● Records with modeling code
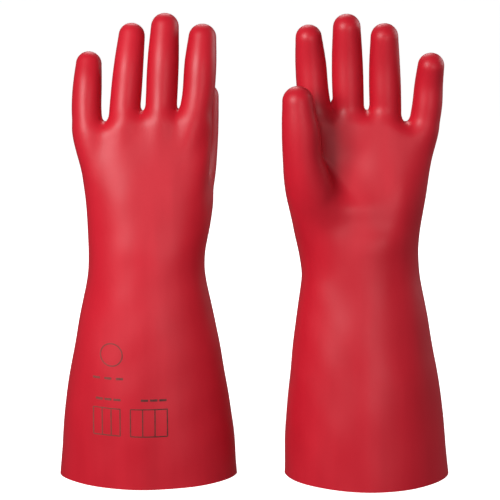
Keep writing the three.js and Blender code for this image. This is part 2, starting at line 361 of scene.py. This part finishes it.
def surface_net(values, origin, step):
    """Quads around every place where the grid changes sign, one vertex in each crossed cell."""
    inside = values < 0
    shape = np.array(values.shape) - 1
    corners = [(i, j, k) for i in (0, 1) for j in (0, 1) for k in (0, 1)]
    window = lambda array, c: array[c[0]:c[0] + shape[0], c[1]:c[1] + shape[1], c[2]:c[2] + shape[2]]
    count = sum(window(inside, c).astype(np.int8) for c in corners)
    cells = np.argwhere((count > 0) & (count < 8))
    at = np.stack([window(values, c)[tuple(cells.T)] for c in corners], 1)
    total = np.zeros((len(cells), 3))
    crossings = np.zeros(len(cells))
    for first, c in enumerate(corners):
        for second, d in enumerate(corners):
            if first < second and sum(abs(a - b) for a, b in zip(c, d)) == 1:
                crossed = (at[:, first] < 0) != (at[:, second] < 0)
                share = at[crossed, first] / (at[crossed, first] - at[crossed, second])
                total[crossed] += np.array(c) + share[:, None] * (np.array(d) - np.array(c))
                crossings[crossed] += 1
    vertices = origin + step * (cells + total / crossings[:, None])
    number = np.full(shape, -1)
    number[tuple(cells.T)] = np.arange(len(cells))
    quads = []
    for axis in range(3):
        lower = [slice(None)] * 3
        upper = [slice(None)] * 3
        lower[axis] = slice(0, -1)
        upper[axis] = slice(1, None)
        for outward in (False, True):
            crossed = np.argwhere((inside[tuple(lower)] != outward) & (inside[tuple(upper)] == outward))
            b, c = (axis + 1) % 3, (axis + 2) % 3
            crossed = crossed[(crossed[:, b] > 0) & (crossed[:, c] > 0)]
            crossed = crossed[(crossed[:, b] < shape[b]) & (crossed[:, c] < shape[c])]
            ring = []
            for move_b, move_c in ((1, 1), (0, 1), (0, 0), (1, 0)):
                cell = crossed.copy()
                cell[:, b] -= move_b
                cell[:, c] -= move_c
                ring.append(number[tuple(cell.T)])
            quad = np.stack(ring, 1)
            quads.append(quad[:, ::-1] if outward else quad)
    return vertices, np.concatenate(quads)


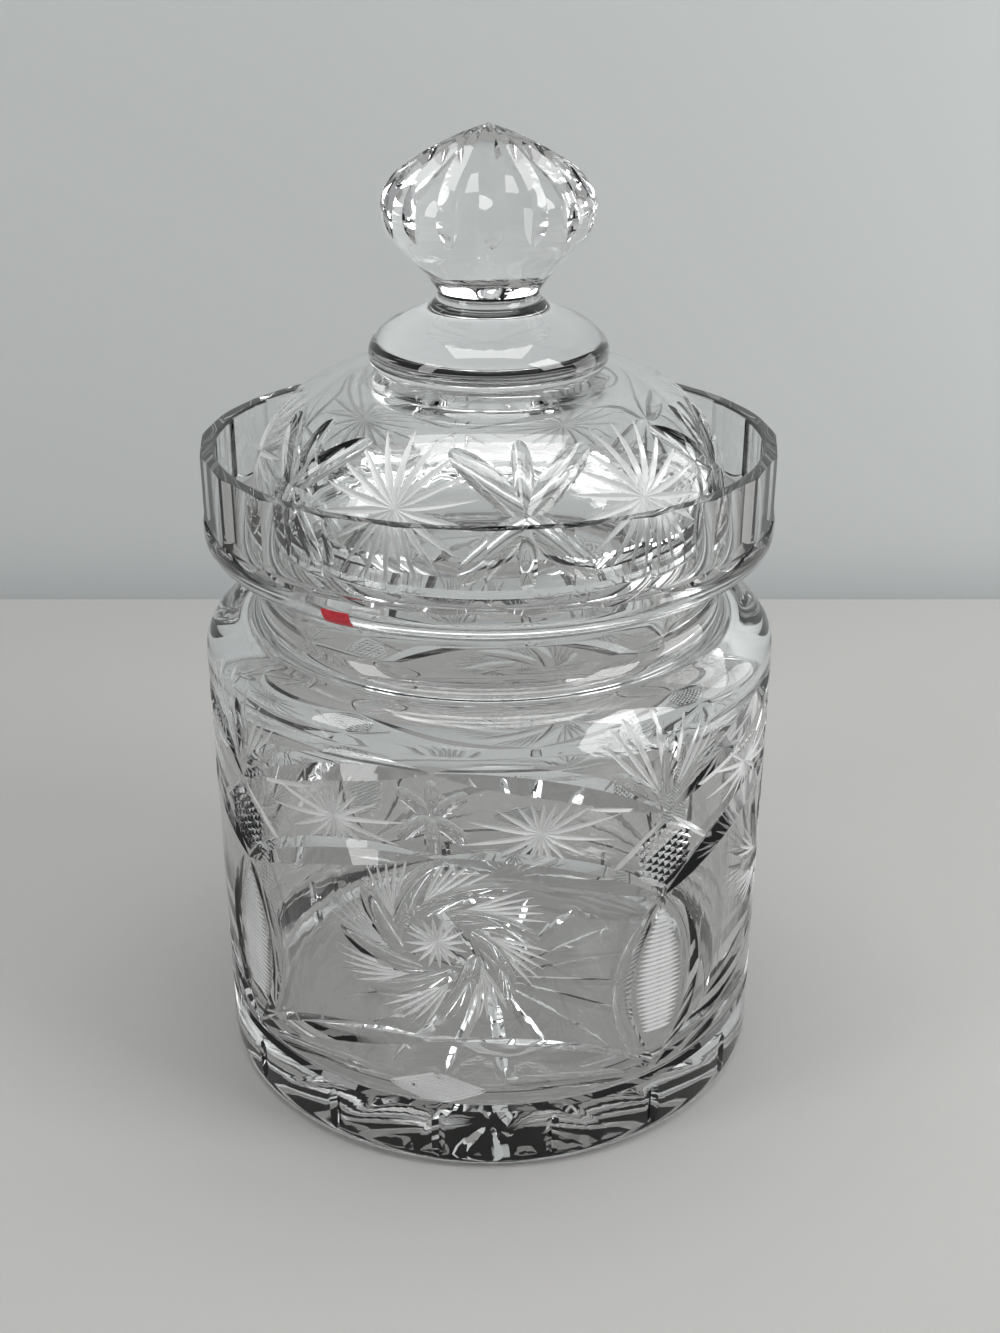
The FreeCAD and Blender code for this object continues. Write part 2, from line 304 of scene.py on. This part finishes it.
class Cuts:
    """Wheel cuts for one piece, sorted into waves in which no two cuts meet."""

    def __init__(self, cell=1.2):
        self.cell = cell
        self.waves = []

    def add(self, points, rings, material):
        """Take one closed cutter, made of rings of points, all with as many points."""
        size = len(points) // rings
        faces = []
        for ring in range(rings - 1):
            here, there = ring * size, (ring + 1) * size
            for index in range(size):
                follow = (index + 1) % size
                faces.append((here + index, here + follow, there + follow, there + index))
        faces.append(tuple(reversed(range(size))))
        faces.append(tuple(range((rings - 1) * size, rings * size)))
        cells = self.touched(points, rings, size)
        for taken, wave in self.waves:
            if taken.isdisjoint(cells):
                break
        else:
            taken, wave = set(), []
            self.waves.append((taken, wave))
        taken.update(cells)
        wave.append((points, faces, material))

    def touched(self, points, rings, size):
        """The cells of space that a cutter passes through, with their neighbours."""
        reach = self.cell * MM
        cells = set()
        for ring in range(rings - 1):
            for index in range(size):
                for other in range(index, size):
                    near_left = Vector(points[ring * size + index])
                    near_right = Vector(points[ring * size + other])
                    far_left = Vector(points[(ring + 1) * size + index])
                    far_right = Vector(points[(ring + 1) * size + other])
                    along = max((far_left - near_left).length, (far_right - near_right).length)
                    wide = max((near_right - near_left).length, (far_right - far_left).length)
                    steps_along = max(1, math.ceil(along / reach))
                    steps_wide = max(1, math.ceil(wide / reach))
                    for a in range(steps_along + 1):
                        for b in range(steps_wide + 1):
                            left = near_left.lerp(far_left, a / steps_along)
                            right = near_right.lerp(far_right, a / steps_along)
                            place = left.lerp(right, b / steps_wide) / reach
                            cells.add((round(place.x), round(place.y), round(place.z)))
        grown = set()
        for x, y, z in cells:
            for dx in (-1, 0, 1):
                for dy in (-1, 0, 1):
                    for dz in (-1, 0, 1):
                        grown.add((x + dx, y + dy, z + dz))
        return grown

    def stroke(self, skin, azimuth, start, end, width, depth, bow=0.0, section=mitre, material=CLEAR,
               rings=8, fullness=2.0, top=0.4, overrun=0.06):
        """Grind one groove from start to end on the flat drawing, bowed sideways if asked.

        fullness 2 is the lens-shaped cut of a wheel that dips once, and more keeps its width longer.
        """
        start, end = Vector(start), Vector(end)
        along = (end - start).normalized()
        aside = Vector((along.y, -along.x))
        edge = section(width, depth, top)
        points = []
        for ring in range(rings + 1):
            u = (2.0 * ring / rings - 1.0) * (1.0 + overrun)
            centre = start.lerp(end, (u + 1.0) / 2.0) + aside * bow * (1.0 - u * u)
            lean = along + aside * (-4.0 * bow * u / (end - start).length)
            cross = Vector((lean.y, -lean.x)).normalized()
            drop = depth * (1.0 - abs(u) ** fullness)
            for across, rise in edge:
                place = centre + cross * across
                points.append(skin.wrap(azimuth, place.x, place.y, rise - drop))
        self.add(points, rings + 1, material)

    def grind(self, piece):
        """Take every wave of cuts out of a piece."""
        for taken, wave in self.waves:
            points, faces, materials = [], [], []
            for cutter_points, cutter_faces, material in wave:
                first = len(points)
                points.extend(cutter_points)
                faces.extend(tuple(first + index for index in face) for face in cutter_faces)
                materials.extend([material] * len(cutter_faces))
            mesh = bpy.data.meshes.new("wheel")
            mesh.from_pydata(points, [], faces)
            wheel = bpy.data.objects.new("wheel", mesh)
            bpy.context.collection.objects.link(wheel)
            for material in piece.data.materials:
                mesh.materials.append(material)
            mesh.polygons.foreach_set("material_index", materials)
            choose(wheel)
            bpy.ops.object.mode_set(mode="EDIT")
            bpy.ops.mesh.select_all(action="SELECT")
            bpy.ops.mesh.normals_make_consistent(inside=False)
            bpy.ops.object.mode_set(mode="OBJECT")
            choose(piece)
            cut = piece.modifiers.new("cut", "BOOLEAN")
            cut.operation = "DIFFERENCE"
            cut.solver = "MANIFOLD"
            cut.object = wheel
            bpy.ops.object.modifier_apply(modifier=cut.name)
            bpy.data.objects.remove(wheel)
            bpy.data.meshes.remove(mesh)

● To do
Your task is to output exactly the lines from the one with "The FreeCAD and" through the one with "cuts for one", counting both ends.

● Answer to this problem
The FreeCAD and Blender code for this object continues. Write part 2, from line 304 of scene.py on. This part finishes it.
class Cuts:
    """Wheel cuts for one piece, sorted into waves in which no two cuts meet."""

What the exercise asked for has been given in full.